What the exercise asks:
In the listing that follows, the range to quote begins at the line that has "What bpy script" and ends after the line that has "LIP_HEIGHTS = (0.008, 0.007, 0.006, 0.005)"; quote it verbatim and add nothing.
Start Records
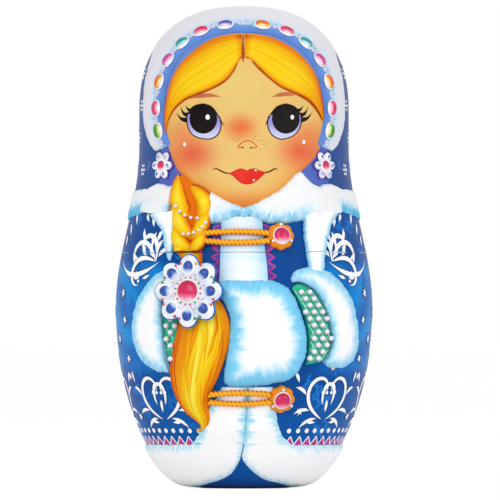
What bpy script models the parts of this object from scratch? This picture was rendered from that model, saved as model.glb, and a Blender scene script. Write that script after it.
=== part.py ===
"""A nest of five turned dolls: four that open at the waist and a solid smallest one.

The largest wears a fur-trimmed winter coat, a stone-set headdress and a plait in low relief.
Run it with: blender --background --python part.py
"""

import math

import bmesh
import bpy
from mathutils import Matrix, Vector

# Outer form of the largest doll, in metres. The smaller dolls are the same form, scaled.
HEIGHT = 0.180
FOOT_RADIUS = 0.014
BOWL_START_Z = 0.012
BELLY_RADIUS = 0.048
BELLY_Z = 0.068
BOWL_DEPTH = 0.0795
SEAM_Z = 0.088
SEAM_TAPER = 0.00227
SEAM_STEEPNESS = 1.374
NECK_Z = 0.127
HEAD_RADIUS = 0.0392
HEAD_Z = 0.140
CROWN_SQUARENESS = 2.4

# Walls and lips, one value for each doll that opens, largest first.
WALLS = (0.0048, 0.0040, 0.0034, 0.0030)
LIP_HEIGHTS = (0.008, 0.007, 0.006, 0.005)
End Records
Start Records
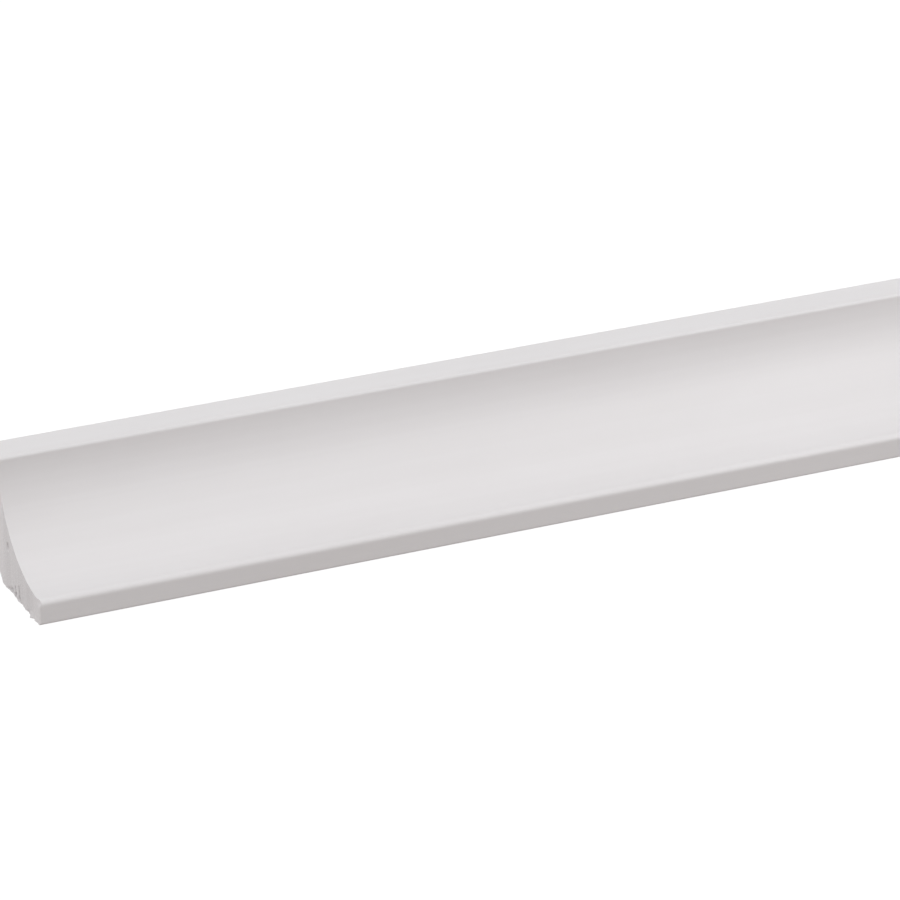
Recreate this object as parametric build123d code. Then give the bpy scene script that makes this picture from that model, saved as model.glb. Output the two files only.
End Records
Response below:
What bpy script models the parts of this object from scratch? This picture was rendered from that model, saved as model.glb, and a Blender scene script. Write that script after it.
=== part.py ===
"""A nest of five turned dolls: four that open at the waist and a solid smallest one.

The largest wears a fur-trimmed winter coat, a stone-set headdress and a plait in low relief.
Run it with: blender --background --python part.py
"""

import math

import bmesh
import bpy
from mathutils import Matrix, Vector

# Outer form of the largest doll, in metres. The smaller dolls are the same form, scaled.
HEIGHT = 0.180
FOOT_RADIUS = 0.014
BOWL_START_Z = 0.012
BELLY_RADIUS = 0.048
BELLY_Z = 0.068
BOWL_DEPTH = 0.0795
SEAM_Z = 0.088
SEAM_TAPER = 0.00227
SEAM_STEEPNESS = 1.374
NECK_Z = 0.127
HEAD_RADIUS = 0.0392
HEAD_Z = 0.140
CROWN_SQUARENESS = 2.4

# Walls and lips, one value for each doll that opens, largest first.
WALLS = (0.0048, 0.0040, 0.0034, 0.0030)
LIP_HEIGHTS = (0.008, 0.007, 0.006, 0.005)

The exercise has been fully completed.